(Raw records)
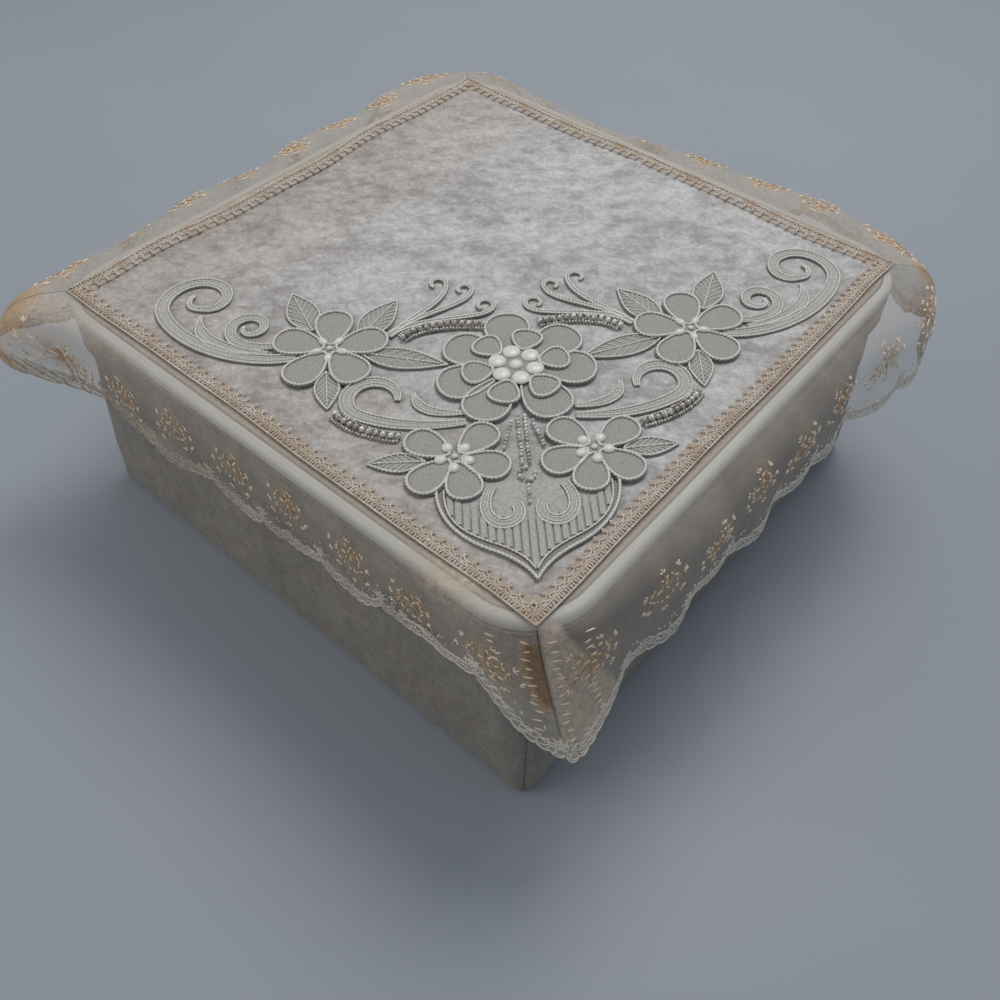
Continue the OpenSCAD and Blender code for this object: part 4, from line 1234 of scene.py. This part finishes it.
for path in [(2, -128.5), (2, -164)], [(6, -133), (11, -152)]:
    bead_row("stalks", path)
for path in polar((0, -172), 4.5, np.arange(90, 400, 40)), [(0, -180.5), (0, -191.5)]:
    bead_row("stalks", path, 1.2, (1,))

pearls = Shape()


def flat_pearl(centre, across, along, degrees, z, h, side=1):
    """A padded, flat-backed pearl, longer along its direction than across."""
    t = np.radians(np.arange(0, 360, 20))
    pearls.cells(np.stack([
        on_lid(placed(centre, degrees, along / 2 * cos(up) * np.cos(t),
                      across / 2 * cos(up) * np.sin(t)), z + h * sin(up), side)
        for up in np.radians([0, 18, 36, 54, 72, 88])]), True, side)


for angle in np.arange(40, 400, 60):
    flat_pearl(polar(MIDDLE, 11.6, angle), 10.6, 10.8, angle, PEARL_Z, 1.8)
flat_pearl(MIDDLE, 8, 8, 0, PEARL_Z, 2.0)
for centre, first, along, across in ((SIDE, 58, 7.4, 4.8), (LOWER, 60, 6.8, 6.2)):
    for side in BOTH:
        flat_pearl(centre, 3.4, 3.4, 0, INNER_Z, 1.2, side)
        for angle in np.arange(first, first + 360, 72):
            flat_pearl(polar(centre, 8, angle), across, along, angle, INNER_Z - 0.6, 1.8, side)

net_piece = art.net.piece("applique_backing", outline_net_and_painted_shadow, "lid", "net", ["applique_net"], False)
for key, shape in art.cords.items():
    shape.piece(key + "_cords", silver_cord, "lid", "silver_cord", [key])
for key, shape in art.fills.items():
    petals = "flower" in key or key in ("middle_inner_petals", "leaves")
    shape.piece(key + "_filling", net_fill if petals else satin_fill, "lid", "embroidery")
for key, shape in beads.items():
    shape.piece(key + "_beads", glass_bead, "lid", "beads", [key])
pearls.piece("pearls_padded", pearl_coat, "lid", "pearl", ["pearls"])


# ---- Materials of the nodes kept from the CAD, and the floor ----

for node, material in (
        ("lid_shell", lid_material()), ("tub", tub_material()), ("base_board", board_material())):
    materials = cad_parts[node].data.materials
    materials.clear()
    materials.append(material)

floor_mesh = bpy.data.meshes.new("floor")
floor_mesh.from_pydata([(-4, -4, 0), (4, -4, 0), (4, 4, 0), (-4, 4, 0)], [], [(0, 1, 2, 3)])
floor_mesh.materials.append(floor_paint)
linked("floor", floor_mesh)
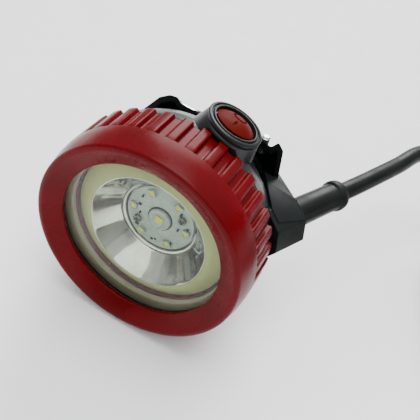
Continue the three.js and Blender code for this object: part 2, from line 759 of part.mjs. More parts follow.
function cord() {
  const heading = THREE.MathUtils.degToRad(BOSS_HEADING);
  const outwards = new THREE.Vector3(Math.sin(heading), Math.cos(heading), 0);
  const first = BOSS_END.clone().addScaledVector(outwards, SLEEVE_LENGTH + GAP);
  const route = [first, ...CABLE_ROUTE.map((place) => new THREE.Vector3(...place))];
  const halfWidth = (COIL_LAYERS * CABLE_D) / 2;
  const height = (COIL_LAYER_TURNS + 1) * CABLE_D;
  const low = -AXIS_Z + COIL_LIFT;
  const [cx, cy] = COIL_CENTRE;
  const corner = 2.6;
  const [inner, outer] = [COIL_MID_R - halfWidth, COIL_MID_R + halfWidth];
  const coil = onSwitchAxis(turned([
    [inner + corner, low],
    [outer - corner, low],
    [outer, low + corner],
    [outer, low + height - corner],
    [outer - corner, low + height],
    [inner + corner, low + height],
    [inner, low + height - corner],
    [inner, low + corner],
  ], FACETS)).translate([cx, cy, 0]);
  const tailX = cx + COIL_MID_R + CABLE_D / 2;
  const tail = tube([
    new THREE.Vector3(tailX, 79.4, -AXIS_Z + 22.2),
    new THREE.Vector3(tailX, 71, -AXIS_Z + 17),
    new THREE.Vector3(tailX, 62, -AXIS_Z + 10.6),
    new THREE.Vector3(tailX, CONNECTOR_START_Y + 4, -AXIS_Z + CONNECTOR_R),
    new THREE.Vector3(tailX, CONNECTOR_START_Y + GAP, -AXIS_Z + CONNECTOR_R),
  ], CABLE_D / 2, 10, 9);
  const reach = GAP + TIE_THICK;
  const bulge = inner - Math.sqrt(inner ** 2 - (TIE_WIDTH / 2) ** 2);
  const tieOuter = block(
    [-outer - reach, -TIE_WIDTH / 2, low - reach],
    [-inner + bulge + reach, TIE_WIDTH / 2, low + height + reach],
  );
  const tieInner = block(
    [-outer - GAP, -TIE_WIDTH, low - GAP],
    [-inner + bulge + GAP, TIE_WIDTH, low + height + GAP],
  );
  const tie = cut(tieOuter, tieInner).rotate([0, 0, 90]).translate([cx, cy, 0]);
  return [
    piece('cable', tube(route, CABLE_D / 2, 10, 36), RUBBER),
    piece('cable_coil', coil, RUBBER),
    piece('cable_tail', tail, RUBBER),
    piece('coil_tie', tie, RUBBER),
    ...connector(tailX),
  ];
}

function connector(x) {
  const end = -CONNECTOR_LENGTH;
  const body = turned([
    [0, 0],
    [4.6, 0],
    [6.2, -12],
    [CONNECTOR_R, -14],
    [CONNECTOR_R, end],
    [CONNECTOR_R - 1.4, end],
    [CONNECTOR_R - 1.4, end + 9],
    [0, end + 9],
  ], SMALL_FACETS);
  const places = [-PIN_X, PIN_X];
  const sockets = places.map((side) => disc(PIN_R + GAP, end + 6, end + 14, SCREW_FACETS)
    .translate(side, 0, 0));
  const pins = places.map((side) => disc(PIN_R, end + 1.5, end + 13.5, SCREW_FACETS).translate(side, 0, 0));
  const pieces = [
    piece('connector_body', cut(body, ...sockets), RUBBER),
    piece('connector_pin_1', pins[0], BRASS),
    piece('connector_pin_2', pins[1], BRASS),
  ];
  for (const mesh of pieces) mesh.position.set(x, CONNECTOR_START_Y, -AXIS_Z + CONNECTOR_R);
  return pieces;
}

// ---------------------------------------------------------------- the whole lamp

function sealRings() {
  return [
    piece('neck_oring', ring(THREAD_R - 1.0, THREAD_R + 0.1, 22.5, 23.9), RUBBER),
    piece('cover_gasket', ring(TAIL_R - 2.7, TAIL_R - 0.3, TAIL_END_Y + GAP, TAIL_END_Y + 1.1), RUBBER),
  ];
}

const lamp = new THREE.Group();
const switchAssembly = switchGroup();
switchPieces(switchAssembly);
lamp.add(
  bezelRing(),
  ...frontStack(),
  ...lightUnit(),
  housing(),
  switchAssembly,
  ...sealRings(),
  rearCover(),
  chargeContact(),
  capHook(),
  ...coverFasteners(),
  ...cableEntry(),
  ...cord(),
);
lamp.position.set(-CENTRE_X, -CENTRE_Y, AXIS_Z);

export default lamp;
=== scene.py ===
"""Miner's cap lamp: the finished surfaces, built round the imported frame.

Lengths are in millimetres in the lamp's own frame until they are placed: the origin is the
middle of the bezel's front rim, +Y runs backwards along the lamp's axis and +Z is up.
"""
import math
import bmesh
import bpy
from mathutils import Matrix, Quaternion, Vector


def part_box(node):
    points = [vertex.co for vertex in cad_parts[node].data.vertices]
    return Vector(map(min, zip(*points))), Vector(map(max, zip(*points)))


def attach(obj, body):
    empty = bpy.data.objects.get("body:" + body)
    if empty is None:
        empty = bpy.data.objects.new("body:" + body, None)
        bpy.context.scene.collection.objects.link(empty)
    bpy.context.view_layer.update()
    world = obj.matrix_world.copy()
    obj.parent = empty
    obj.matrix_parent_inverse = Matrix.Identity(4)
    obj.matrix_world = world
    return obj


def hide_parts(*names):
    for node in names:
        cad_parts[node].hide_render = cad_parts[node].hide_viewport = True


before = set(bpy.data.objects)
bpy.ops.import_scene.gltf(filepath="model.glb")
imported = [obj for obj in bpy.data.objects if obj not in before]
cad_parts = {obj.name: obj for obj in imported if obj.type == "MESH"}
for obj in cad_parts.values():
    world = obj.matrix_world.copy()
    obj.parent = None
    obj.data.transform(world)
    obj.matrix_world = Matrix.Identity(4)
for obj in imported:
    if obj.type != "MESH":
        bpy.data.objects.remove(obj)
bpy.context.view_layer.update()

# ---------------------------------------------------------------- places, from the frame

MM = 0.001
GAP = 0.3                            # between pieces that touch
rim_low, rim_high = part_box("bezel_ring")
AXIS = Vector(((rim_low.x + rim_high.x) / 2, rim_low.y, (rim_low.z + rim_high.z) / 2))
LAMP = Matrix.Translation(AXIS) @ Matrix.Scale(MM, 4)
FLOOR_Z = -AXIS.z / MM               # the floor, from the lamp's axis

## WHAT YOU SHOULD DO
Please repeat word for word the lines above that run from the beginning through the line containing "pearls = Shape()", keeping both the first and that last line.

## FINAL RESULT
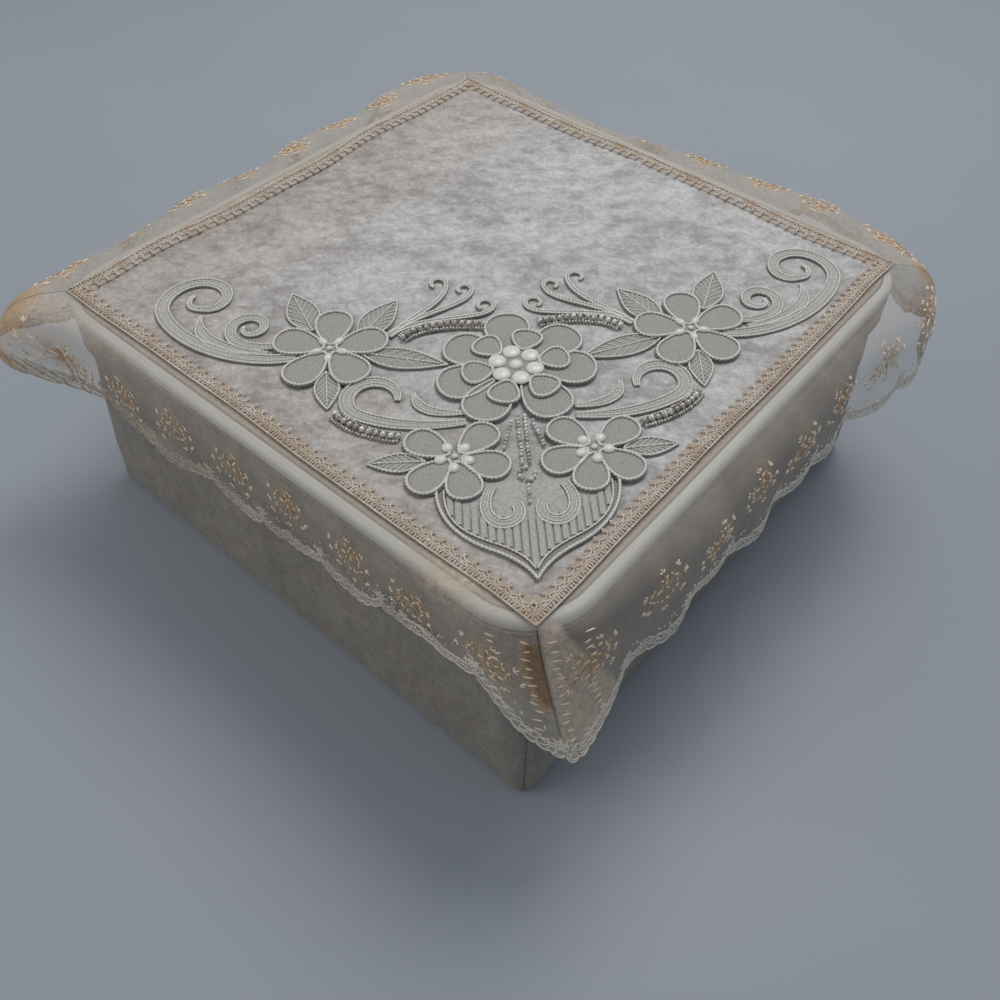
Continue the OpenSCAD and Blender code for this object: part 4, from line 1234 of scene.py. This part finishes it.
for path in [(2, -128.5), (2, -164)], [(6, -133), (11, -152)]:
    bead_row("stalks", path)
for path in polar((0, -172), 4.5, np.arange(90, 400, 40)), [(0, -180.5), (0, -191.5)]:
    bead_row("stalks", path, 1.2, (1,))

pearls = Shape()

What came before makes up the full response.